PCGA data also shows 667,257 unsold bales in the system — including 509,830 pressed and 157,427 unginned. Meanwhile, commercial offtake stands at 4.46 million bales, slightly below last year’s 4.51 million. Across the country, 385 ginning units remain active: 206 in Punjab, **179 in Sindh.
These figures expose a structural imbalance: Pakistan’s textile industry requires over 15 million bales annually, yet domestic production meets barely one-third of that demand. The shortfall forces the country to rely on costly imports, draining foreign exchange and eroding competitiveness in an industry that underpins export earnings.
Provincial divergence — Sindh stabilising while Punjab declines — hints at uneven climate exposure and agronomic practices.

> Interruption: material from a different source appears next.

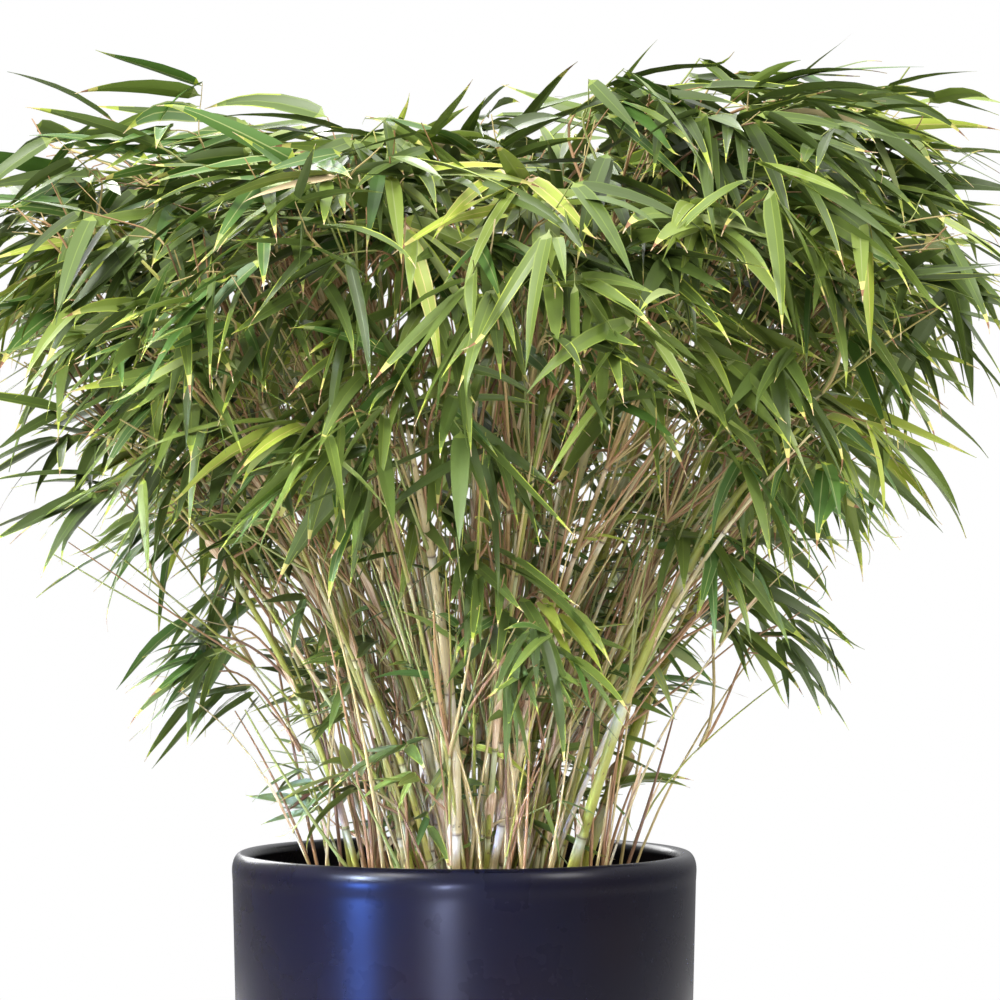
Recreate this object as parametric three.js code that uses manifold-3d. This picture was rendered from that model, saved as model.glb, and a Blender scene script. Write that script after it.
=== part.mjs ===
// A clump-forming bamboo in a round planter: slender canes fan out of the soil, and each one carries a
// mass of narrow leaves. The masses lie in tiers that widen upwards, so the crown is a bowl with an open
// core of canes. Units are millimetres and degrees. Z is up, the front faces -Y, and the origin is the
// centre of the pot's underside.
import * as THREE from "three";
import { mergeVertices } from "three/addons/utils/BufferGeometryUtils.js";
import Module from "manifold-3d";

const wasm = await Module();
wasm.setup();

// ---- driving dimensions ----
const POT = {
  rimRadius: 215,
  footRadius: 206,
  height: 380,
  wall: 14,
  base: 18,
  lipRoll: 9, // radius of the round that tops the wall
  lipProud: 2, // how far the lip stands out from the wall
  lipDepth: 24, // how far down the lip reaches
  footRound: 6,
  sides: 36,
  roundSteps: 3,
};
const SOIL = { belowRim: 40, gap: 0.6, sides: 32, clearance: 1 };
const CANE = {
  sides: 6,
  steps: 5,
  gap: 0.6, // clearance between a cane and the soil or the leaves round it
  tipShare: 0.42, // width of the tip as a share of the width of the foot
  shiftX: 8, // the clump stands this far to the right of the pot's middle
  bendOut: 0.32, // the bend lies this far along the way outwards
  bendUp: 0.66, // and this far along the way up
};
const CROWN = {
  shiftX: 24, // the crown stands a little to the right of the pot
  rise: 24, // and its right side is this much taller, its left side this much lower
  frontDip: 36, // the front of the crown is this much lower
  widthShare: 1.03, // the rings are wider than they are deep
  depthShare: 0.9,
  unevenness: 0.14, // height of the lobes as a share of the half-sizes
  waves: 5, // the lobes come from this many waves
  fewestLobes: 3,
  moreLobes: 4,
  gap: 5, // between neighbouring masses
  detail: 2,
  firstSeed: 101,
  seedStep: 17,
};

// Each tier is a ring of equal masses. phase turns the ring, ring and height place the middles of its
// masses, and radii are their outward, sideways and upright half-sizes. tilt is how far the outer edge
// hangs down. footRing and footWidth belong to the canes under them.
const TIERS = [
  {
    name: "heart",
    count: 1,
    phase: 0,
    ring: 0,
    height: 990,
    radii: [140, 130, 84],
    tilt: 0,
    footRing: 8,
    footWidth: 10,
  },
  {
    name: "top",
    count: 6,
    phase: 8,
    ring: 318,
    height: 1022,
    radii: [170, 172, 80],
    tilt: 9,
    footRing: 44,
    footWidth: 11,
  },
  {
    name: "upper",
    count: 7,
    phase: 176,
    ring: 366,
    height: 902,
    radii: [140, 168, 84],
    tilt: 24,
    footRing: 78,
    footWidth: 10,
  },
  {
    name: "middle",
    count: 6,
    phase: 20,
    ring: 344,
    height: 772,
    radii: [124, 176, 78],
    tilt: 36,
    footRing: 106,
    footWidth: 11,
  },
  {
    name: "lower",
    count: 5,
    phase: 190,
    ring: 292,
    height: 652,
    radii: [112, 130, 64],
    tilt: 44,
    footRing: 128,
    footWidth: 6,
  },
  {
    name: "skirt",
    count: 4,
    phase: 8,
    ring: 292,
    height: 552,
    radii: [86, 62, 40],
    tilt: 50,
    footRing: 142,
    footWidth: 5,
  },
];

const FINISH = {
  pot: { color: 0x14161f, roughness: 0.42, metalness: 0.0 },
  soil: { color: 0x2b1d14, roughness: 0.95, metalness: 0.0 },
  cane: { color: 0xb59a5f, roughness: 0.55, metalness: 0.0 },
  foliage: { color: 0x3f6b2a, roughness: 0.6, metalness: 0.0 },
};

// ---- helpers ----
const Z_UP = Math.PI / 2; // lathes and cylinders are made along Y and turned to stand on Z
const WELD = 1e-3; // points closer than this become one
const TALL = 1000; // height at which the crown's rise and dip reach their full amounts
const soilTop = POT.height - SOIL.belowRim;
const radians = THREE.MathUtils.degToRad;

// Repeatable random numbers from 0 to 1.
function randomFrom(seed) {
  let state = seed;
  return () => {
    state = (state * 1664525 + 1013904223) % 4294967296;
    return state / 4294967296;
  };
}

function bare(geometry) {
  geometry.deleteAttribute("normal");
  geometry.deleteAttribute("uv");
  return mergeVertices(geometry, WELD);
}

function solidOf(geometry) {
  const merged = bare(geometry.clone());
  const mesh = new wasm.Mesh({
    numProp: 3,
    vertProperties: merged.attributes.position.array,
    triVerts: new Uint32Array(merged.index.array),
  });
  return new wasm.Manifold(mesh);
}

function geometryOf(solid) {
  const { numProp, numVert, vertProperties, triVerts } = solid.getMesh();
  const points = new Float32Array(numVert * 3);
  for (let i = 0; i < numVert; i++)
    points.set(vertProperties.subarray(i * numProp, i * numProp + 3), i * 3);
  const geometry = new THREE.BufferGeometry();
  geometry.setAttribute("position", new THREE.BufferAttribute(points, 3));
  geometry.setIndex(new THREE.BufferAttribute(triVerts, 1));
  return geometry;
}

// A boolean cut can leave a sliver behind, so only the largest body is kept.
function largestBody(solid) {
  return solid.decompose().reduce((a, b) => (a.volume() > b.volume() ? a : b));
}

// A mesh whose own origin is at the given point, from geometry in the object's frame.
function meshAt(name, geometry, point, finish) {
  geometry.translate(-point.x, -point.y, -point.z);
  geometry.computeVertexNormals();
  const mesh = new THREE.Mesh(geometry, new THREE.MeshStandardMaterial(finish));
  mesh.name = name;
  mesh.position.copy(point);
  return mesh;
}

// ---- planter ----
function arc(centreX, centreY, radius, from, to) {
  return Array.from({ length: POT.roundSteps + 1 }, (_, i) => {
    const angle = radians(from + ((to - from) * i) / POT.roundSteps);
    return new THREE.Vector2(centreX + radius * Math.cos(angle), centreY + radius * Math.sin(angle));
  });
}

function wallRadius(height) {
  return THREE.MathUtils.lerp(POT.footRadius, POT.rimRadius - POT.lipProud, height / POT.height);
}

function buildPot() {
  const { rimRadius, footRadius, height, wall, base, lipRoll, lipDepth, footRound, sides } = POT;
  const profile = [
    new THREE.Vector2(0, 0),
    ...arc(footRadius - footRound, footRound, footRound, -90, 0),
    new THREE.Vector2(wallRadius(height - lipDepth), height - lipDepth),
    ...arc(rimRadius - lipRoll, height - lipRoll, lipRoll, 0, 180),
    new THREE.Vector2(wallRadius(height - lipDepth) - wall, height - lipDepth),
    new THREE.Vector2(footRadius - wall, base),
    new THREE.Vector2(0, base),
  ];
  const geometry = new THREE.LatheGeometry(profile, sides).rotateX(Z_UP);
  return meshAt("pot", bare(geometry), new THREE.Vector3(), FINISH.pot);
}

function buildSoil() {
  const inner = (height) => wallRadius(height) - POT.wall - SOIL.gap;
  const bottom = POT.base + SOIL.gap;
  const depth = soilTop - bottom;
  const flatSide = Math.cos(Math.PI / POT.sides); // the pot's faceted wall comes this much nearer the axis
  const topRadius = inner(soilTop) * flatSide - SOIL.clearance;
  const bottomRadius = inner(bottom) * flatSide - SOIL.clearance;
  const geometry = new THREE.CylinderGeometry(topRadius, bottomRadius, depth, SOIL.sides);
  geometry.rotateX(Z_UP).translate(0, 0, bottom + depth / 2);
  return meshAt("soil", bare(geometry), new THREE.Vector3(0, 0, bottom), FINISH.soil);
}

// ---- foliage ----
function layOut(tier, index) {
  const azimuth = radians(tier.phase + (360 * index) / tier.count);
  const turn = new THREE.Quaternion().setFromAxisAngle(new THREE.Vector3(0, 0, 1), azimuth);
  const hang = new THREE.Quaternion().setFromAxisAngle(new THREE.Vector3(0, 1, 0), radians(tier.tilt));
  const middle = new THREE.Vector3(tier.ring, 0, tier.height).applyQuaternion(turn);
  middle.x = middle.x * CROWN.widthShare + CROWN.shiftX;
  middle.y *= CROWN.depthShare;
  if (tier.ring > 0) {
    const slope = CROWN.rise * Math.cos(azimuth) + CROWN.frontDip * Math.min(0, Math.sin(azimuth));
    middle.z += slope * (tier.height / TALL) ** 4;
  }
  const name = `foliage_${tier.name}_${index + 1}`;
  return { name, tier, azimuth, middle, turn: turn.multiply(hang) };
}

// Distance from a mass's middle to its smooth surface along a direction.
function reach(mass, direction) {
  const local = direction.clone().applyQuaternion(mass.turn.clone().invert());
  const [outward, sideways, upright] = mass.tier.radii;
  return 1 / Math.hypot(local.x / outward, local.y / sideways, local.z / upright);
}

// Planes between a mass and its neighbours, placed in proportion to their sizes, keep every two masses apart.
function fencesOf(mass, masses) {
  return masses
    .filter((other) => other !== mass)
    .map((other) => {
      const towards = other.middle.clone().sub(mass.middle);
      const apart = towards.length();
      towards.divideScalar(apart);
      const own = reach(mass, towards);
      const theirs = reach(other, towards);
      return { towards, limit: (apart * own) / (own + theirs) - CROWN.gap / 2 };
    });
}

// An egg-shaped mass with lobes, from a few waves across its surface in random directions.
function buildMass(mass, masses, seed) {
  const random = randomFrom(seed);
  const waves = Array.from({ length: CROWN.waves }, () => ({
    across: new THREE.Vector3(random() - 0.5, random() - 0.5, random() - 0.5).normalize(),
    count: CROWN.fewestLobes + CROWN.moreLobes * random(),
    start: 2 * Math.PI * random(),
  }));
  const fences = fencesOf(mass, masses);
  const geometry = bare(new THREE.IcosahedronGeometry(1, CROWN.detail));
  const points = geometry.attributes.position;
  const direction = new THREE.Vector3();
  for (let i = 0; i < points.count; i++) {
    direction.fromBufferAttribute(points, i);
    const lobes = waves.reduce((sum, w) => sum + Math.sin(w.count * direction.dot(w.across) + w.start), 0);
    direction.multiplyScalar(1 + (CROWN.unevenness * lobes) / Math.sqrt(waves.length));
    direction.multiply(new THREE.Vector3(...mass.tier.radii)).applyQuaternion(mass.turn);
    const furthest = fences.reduce((least, { towards, limit }) => {
      const along = direction.dot(towards);
      return along > limit ? Math.min(least, limit / along) : least;
    }, 1);
    direction.multiplyScalar(furthest).add(mass.middle);
    points.setXYZ(i, direction.x, direction.y, direction.z);
  }
  return solidOf(geometry);
}

// ---- canes ----
// A cane leaves the soil leaning outwards, then curves up and over towards the middle of its own mass.
function caneCurve(mass) {
  const { footRing, footWidth } = mass.tier;
  const foot = new THREE.Vector3(
    footRing * Math.cos(mass.azimuth) + CANE.shiftX,
    footRing * Math.sin(mass.azimuth),
    soilTop + SOIL.gap,
  );
  const rise = mass.middle.z - foot.z;
  const bend = foot.clone().lerp(mass.middle, CANE.bendOut);
  bend.z = foot.z + CANE.bendUp * rise;
  return { curve: new THREE.QuadraticBezierCurve3(foot, bend, mass.middle), footWidth };
}

// A straight tapered rod with both ends closed, laid along the curve ring by ring. The foot is cut level.
function buildCane(mass, extra = 0) {
  const { curve, footWidth } = caneCurve(mass);
  const length = curve.getLength();
  const rod = new THREE.CylinderGeometry(
    (CANE.tipShare * footWidth) / 2 + extra,
    footWidth / 2 + extra,
    length,
    CANE.sides,
    CANE.steps,
  );
  const geometry = bare(rod.rotateX(Z_UP).translate(0, 0, length / 2));
  const points = geometry.attributes.position;
  const up = new THREE.Vector3(0, 0, 1);
  const offset = new THREE.Vector3();
  for (let i = 0; i < points.count; i++) {
    const along = Math.min(Math.round((points.getZ(i) / length) * CANE.steps) / CANE.steps, 1);
    const tangent = along > 0 ? curve.getTangentAt(along) : up;
    const facing = new THREE.Quaternion().setFromUnitVectors(up, tangent);
    offset.set(points.getX(i), points.getY(i), 0).applyQuaternion(facing).add(curve.getPointAt(along));
    points.setXYZ(i, offset.x, offset.y, offset.z);
  }
  return { solid: solidOf(geometry), foot: curve.v0 };
}

// ---- assembly ----
// A solid scaled up about its middle, so that its surface moves out by about the given amount.
function grown(solid, middle, by) {
  const { min, max } = solid.boundingBox();
  const meanHalf = (max[0] - min[0] + max[1] - min[1] + max[2] - min[2]) / 6;
  const share = 1 + by / meanHalf;
  return solid
    .translate([-middle.x, -middle.y, -middle.z])
    .scale([share, share, share])
    .translate([middle.x, middle.y, middle.z]);
}

const masses = TIERS.flatMap((tier) => Array.from({ length: tier.count }, (_, i) => layOut(tier, i)));
const plant = new THREE.Group();
plant.add(buildPot(), buildSoil());

masses.forEach((mass, i) => {
  mass.solid = buildMass(mass, masses, CROWN.firstSeed + CROWN.seedStep * i);
});

masses.forEach((mass) => {
  const cane = buildCane(mass);
  const leaves = grown(mass.solid, mass.middle, 2 * CANE.gap);
  const shortened = largestBody(cane.solid.subtract(leaves));
  const name = mass.name.replace("foliage", "cane");
  plant.add(meshAt(name, geometryOf(shortened), cane.foot, FINISH.cane));
  const clearance = buildCane(mass, CANE.gap).solid;
  masses
    .filter((other) => other !== mass && other.solid.intersect(clearance).volume() > 0)
    .forEach((other) => {
      other.solid = largestBody(other.solid.subtract(clearance));
    });
});

masses.forEach((mass) => {
  plant.add(meshAt(mass.name, geometryOf(mass.solid), mass.middle, FINISH.foliage));
});

export default plant;
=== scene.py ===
"""A clump-forming bamboo in a round glazed planter, laid out as a Blender add-on. Sizes are in metres."""
import collections
import functools
import math

import bpy
import numpy as np
from bpy.props import FloatProperty, FloatVectorProperty, IntProperty, PointerProperty
from bpy.types import Operator, Panel, PropertyGroup
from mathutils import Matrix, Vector
from mathutils.bvhtree import BVHTree


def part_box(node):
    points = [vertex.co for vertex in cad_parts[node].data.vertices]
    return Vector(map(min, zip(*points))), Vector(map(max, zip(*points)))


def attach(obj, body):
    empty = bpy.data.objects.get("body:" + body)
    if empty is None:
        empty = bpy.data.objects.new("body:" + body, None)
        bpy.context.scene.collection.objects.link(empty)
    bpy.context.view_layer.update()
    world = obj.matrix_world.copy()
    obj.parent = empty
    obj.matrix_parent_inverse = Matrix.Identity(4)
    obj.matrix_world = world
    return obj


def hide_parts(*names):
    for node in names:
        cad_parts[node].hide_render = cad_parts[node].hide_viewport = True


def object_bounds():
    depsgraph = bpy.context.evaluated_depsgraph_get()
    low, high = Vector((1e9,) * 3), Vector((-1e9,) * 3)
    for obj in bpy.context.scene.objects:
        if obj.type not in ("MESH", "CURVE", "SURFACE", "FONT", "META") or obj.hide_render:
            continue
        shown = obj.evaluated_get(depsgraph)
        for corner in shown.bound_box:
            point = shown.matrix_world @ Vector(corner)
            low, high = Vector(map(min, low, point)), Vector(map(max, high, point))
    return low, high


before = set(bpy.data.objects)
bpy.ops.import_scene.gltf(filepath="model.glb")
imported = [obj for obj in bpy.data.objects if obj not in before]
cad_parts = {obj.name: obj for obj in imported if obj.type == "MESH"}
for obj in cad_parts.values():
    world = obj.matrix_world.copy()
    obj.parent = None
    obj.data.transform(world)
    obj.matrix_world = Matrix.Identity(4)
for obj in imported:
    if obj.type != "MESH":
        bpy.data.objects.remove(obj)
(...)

Without coherent national action on seed technology, extension services and climate adaptation, this gap will widen further.
Reversing the decline requires:
• A credible, timely support price to restore farm-level incentives.
• Fast-track approval of modern seed technologies, including pest-resistant and climate-tolerant varieties.
• Integrated pest management and extension services to curb field losses.
• A national cotton revival strategy, aligning federal and provincial policies on seed regulation, water efficiency and ginner incentives.
The PCGA data is a reminder that Pakistan’s cotton challenge is no longer cyclical — it is structural. Without decisive reform, the country will remain trapped in a high-import, low-productivity cycle that undermines both agriculture and textiles.